Copy out each line exactly as it appears.

## Dataset excerpt
============

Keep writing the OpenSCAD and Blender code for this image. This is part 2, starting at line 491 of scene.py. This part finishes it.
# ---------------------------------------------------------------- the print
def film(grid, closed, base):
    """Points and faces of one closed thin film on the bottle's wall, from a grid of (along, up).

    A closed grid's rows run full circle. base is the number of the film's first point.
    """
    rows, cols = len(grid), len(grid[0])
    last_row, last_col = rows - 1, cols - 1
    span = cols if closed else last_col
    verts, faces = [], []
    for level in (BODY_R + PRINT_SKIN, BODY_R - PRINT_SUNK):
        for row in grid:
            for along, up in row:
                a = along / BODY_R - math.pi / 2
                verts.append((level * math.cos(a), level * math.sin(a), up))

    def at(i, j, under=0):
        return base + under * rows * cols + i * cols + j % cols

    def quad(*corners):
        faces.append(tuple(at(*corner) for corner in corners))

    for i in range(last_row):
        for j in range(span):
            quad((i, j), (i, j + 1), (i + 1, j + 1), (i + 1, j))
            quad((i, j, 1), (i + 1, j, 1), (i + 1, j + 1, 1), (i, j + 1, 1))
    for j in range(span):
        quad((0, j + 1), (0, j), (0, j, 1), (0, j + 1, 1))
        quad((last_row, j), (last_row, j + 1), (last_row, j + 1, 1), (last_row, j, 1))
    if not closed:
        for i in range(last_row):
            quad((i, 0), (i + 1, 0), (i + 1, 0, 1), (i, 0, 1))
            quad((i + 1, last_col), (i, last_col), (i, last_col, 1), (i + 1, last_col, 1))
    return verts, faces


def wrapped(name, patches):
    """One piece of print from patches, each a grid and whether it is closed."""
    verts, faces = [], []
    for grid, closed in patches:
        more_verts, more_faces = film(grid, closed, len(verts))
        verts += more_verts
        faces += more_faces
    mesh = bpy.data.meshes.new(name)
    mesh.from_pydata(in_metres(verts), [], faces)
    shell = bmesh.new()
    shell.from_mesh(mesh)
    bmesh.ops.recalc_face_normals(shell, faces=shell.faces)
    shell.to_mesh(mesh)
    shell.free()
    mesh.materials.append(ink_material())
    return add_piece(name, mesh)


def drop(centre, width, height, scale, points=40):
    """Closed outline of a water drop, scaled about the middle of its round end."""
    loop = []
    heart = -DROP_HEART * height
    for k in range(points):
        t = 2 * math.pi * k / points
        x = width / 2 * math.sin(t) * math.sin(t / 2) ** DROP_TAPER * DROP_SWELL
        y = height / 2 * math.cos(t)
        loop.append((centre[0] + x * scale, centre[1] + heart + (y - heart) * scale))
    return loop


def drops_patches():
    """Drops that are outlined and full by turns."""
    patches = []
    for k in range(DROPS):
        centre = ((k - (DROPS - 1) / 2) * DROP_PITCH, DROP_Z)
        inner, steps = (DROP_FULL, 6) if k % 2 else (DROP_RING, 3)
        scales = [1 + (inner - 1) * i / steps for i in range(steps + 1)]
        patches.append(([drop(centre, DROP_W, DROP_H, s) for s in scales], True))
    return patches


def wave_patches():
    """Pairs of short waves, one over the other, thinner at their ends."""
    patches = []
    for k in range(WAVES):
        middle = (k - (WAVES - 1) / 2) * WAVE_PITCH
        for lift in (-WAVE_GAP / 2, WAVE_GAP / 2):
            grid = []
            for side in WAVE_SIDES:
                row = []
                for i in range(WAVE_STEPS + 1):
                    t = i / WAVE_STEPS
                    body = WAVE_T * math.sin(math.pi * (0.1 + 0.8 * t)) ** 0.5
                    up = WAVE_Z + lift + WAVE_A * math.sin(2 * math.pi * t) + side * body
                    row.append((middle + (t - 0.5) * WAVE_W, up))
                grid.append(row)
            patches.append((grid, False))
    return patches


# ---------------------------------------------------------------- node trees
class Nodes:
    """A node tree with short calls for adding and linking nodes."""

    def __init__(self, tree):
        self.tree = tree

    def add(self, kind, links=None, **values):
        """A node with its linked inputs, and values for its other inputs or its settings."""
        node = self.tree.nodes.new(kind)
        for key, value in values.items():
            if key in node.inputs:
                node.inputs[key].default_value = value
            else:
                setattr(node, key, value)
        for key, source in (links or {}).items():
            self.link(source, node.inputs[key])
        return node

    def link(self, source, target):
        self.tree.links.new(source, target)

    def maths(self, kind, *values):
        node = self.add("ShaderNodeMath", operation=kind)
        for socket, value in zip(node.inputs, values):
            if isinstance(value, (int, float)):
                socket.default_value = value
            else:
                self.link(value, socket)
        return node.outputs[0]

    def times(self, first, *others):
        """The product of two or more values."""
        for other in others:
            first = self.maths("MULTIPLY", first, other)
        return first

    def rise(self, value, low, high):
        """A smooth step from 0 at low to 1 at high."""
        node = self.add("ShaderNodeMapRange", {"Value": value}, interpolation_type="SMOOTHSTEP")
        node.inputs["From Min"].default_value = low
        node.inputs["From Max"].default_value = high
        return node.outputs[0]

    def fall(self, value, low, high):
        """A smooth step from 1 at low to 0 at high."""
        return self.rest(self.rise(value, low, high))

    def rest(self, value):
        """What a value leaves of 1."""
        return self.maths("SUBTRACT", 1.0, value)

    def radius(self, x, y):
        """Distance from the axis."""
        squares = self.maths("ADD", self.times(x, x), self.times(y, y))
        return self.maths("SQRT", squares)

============

## Solution to the exercise
Keep writing the OpenSCAD and Blender code for this image. This is part 2, starting at line 491 of scene.py. This part finishes it.
# ---------------------------------------------------------------- the print
def film(grid, closed, base):
    """Points and faces of one closed thin film on the bottle's wall, from a grid of (along, up).

    A closed grid's rows run full circle. base is the number of the film's first point.
    """
    rows, cols = len(grid), len(grid[0])
    last_row, last_col = rows - 1, cols - 1
    span = cols if closed else last_col
    verts, faces = [], []
    for level in (BODY_R + PRINT_SKIN, BODY_R - PRINT_SUNK):
        for row in grid:
            for along, up in row:
                a = along / BODY_R - math.pi / 2
                verts.append((level * math.cos(a), level * math.sin(a), up))

    def at(i, j, under=0):
        return base + under * rows * cols + i * cols + j % cols

    def quad(*corners):
        faces.append(tuple(at(*corner) for corner in corners))

    for i in range(last_row):
        for j in range(span):
            quad((i, j), (i, j + 1), (i + 1, j + 1), (i + 1, j))
            quad((i, j, 1), (i + 1, j, 1), (i + 1, j + 1, 1), (i, j + 1, 1))
    for j in range(span):
        quad((0, j + 1), (0, j), (0, j, 1), (0, j + 1, 1))
        quad((last_row, j), (last_row, j + 1), (last_row, j + 1, 1), (last_row, j, 1))
    if not closed:
        for i in range(last_row):
            quad((i, 0), (i + 1, 0), (i + 1, 0, 1), (i, 0, 1))
            quad((i + 1, last_col), (i, last_col), (i, last_col, 1), (i + 1, last_col, 1))
    return verts, faces


def wrapped(name, patches):
    """One piece of print from patches, each a grid and whether it is closed."""
    verts, faces = [], []
    for grid, closed in patches:
        more_verts, more_faces = film(grid, closed, len(verts))
        verts += more_verts
        faces += more_faces
    mesh = bpy.data.meshes.new(name)
    mesh.from_pydata(in_metres(verts), [], faces)
    shell = bmesh.new()
    shell.from_mesh(mesh)
    bmesh.ops.recalc_face_normals(shell, faces=shell.faces)
    shell.to_mesh(mesh)
    shell.free()
    mesh.materials.append(ink_material())
    return add_piece(name, mesh)


def drop(centre, width, height, scale, points=40):
    """Closed outline of a water drop, scaled about the middle of its round end."""
    loop = []
    heart = -DROP_HEART * height
    for k in range(points):
        t = 2 * math.pi * k / points
        x = width / 2 * math.sin(t) * math.sin(t / 2) ** DROP_TAPER * DROP_SWELL
        y = height / 2 * math.cos(t)
        loop.append((centre[0] + x * scale, centre[1] + heart + (y - heart) * scale))
    return loop


def drops_patches():
    """Drops that are outlined and full by turns."""
    patches = []
    for k in range(DROPS):
        centre = ((k - (DROPS - 1) / 2) * DROP_PITCH, DROP_Z)
        inner, steps = (DROP_FULL, 6) if k % 2 else (DROP_RING, 3)
        scales = [1 + (inner - 1) * i / steps for i in range(steps + 1)]
        patches.append(([drop(centre, DROP_W, DROP_H, s) for s in scales], True))
    return patches


def wave_patches():
    """Pairs of short waves, one over the other, thinner at their ends."""
    patches = []
    for k in range(WAVES):
        middle = (k - (WAVES - 1) / 2) * WAVE_PITCH
        for lift in (-WAVE_GAP / 2, WAVE_GAP / 2):
            grid = []
            for side in WAVE_SIDES:
                row = []
                for i in range(WAVE_STEPS + 1):
                    t = i / WAVE_STEPS
                    body = WAVE_T * math.sin(math.pi * (0.1 + 0.8 * t)) ** 0.5
                    up = WAVE_Z + lift + WAVE_A * math.sin(2 * math.pi * t) + side * body
                    row.append((middle + (t - 0.5) * WAVE_W, up))
                grid.append(row)
            patches.append((grid, False))
    return patches


# ---------------------------------------------------------------- node trees
class Nodes:
    """A node tree with short calls for adding and linking nodes."""

    def __init__(self, tree):
        self.tree = tree

    def add(self, kind, links=None, **values):
        """A node with its linked inputs, and values for its other inputs or its settings."""
        node = self.tree.nodes.new(kind)
        for key, value in values.items():
            if key in node.inputs:
                node.inputs[key].default_value = value
            else:
                setattr(node, key, value)
        for key, source in (links or {}).items():
            self.link(source, node.inputs[key])
        return node

    def link(self, source, target):
        self.tree.links.new(source, target)

    def maths(self, kind, *values):
        node = self.add("ShaderNodeMath", operation=kind)
        for socket, value in zip(node.inputs, values):
            if isinstance(value, (int, float)):
                socket.default_value = value
            else:
                self.link(value, socket)
        return node.outputs[0]

    def times(self, first, *others):
        """The product of two or more values."""
        for other in others:
            first = self.maths("MULTIPLY", first, other)
        return first

    def rise(self, value, low, high):
        """A smooth step from 0 at low to 1 at high."""
        node = self.add("ShaderNodeMapRange", {"Value": value}, interpolation_type="SMOOTHSTEP")
        node.inputs["From Min"].default_value = low
        node.inputs["From Max"].default_value = high
        return node.outputs[0]

    def fall(self, value, low, high):
        """A smooth step from 1 at low to 0 at high."""
        return self.rest(self.rise(value, low, high))

    def rest(self, value):
        """What a value leaves of 1."""
        return self.maths("SUBTRACT", 1.0, value)

    def radius(self, x, y):
        """Distance from the axis."""
        squares = self.maths("ADD", self.times(x, x), self.times(y, y))
        return self.maths("SQRT", squares)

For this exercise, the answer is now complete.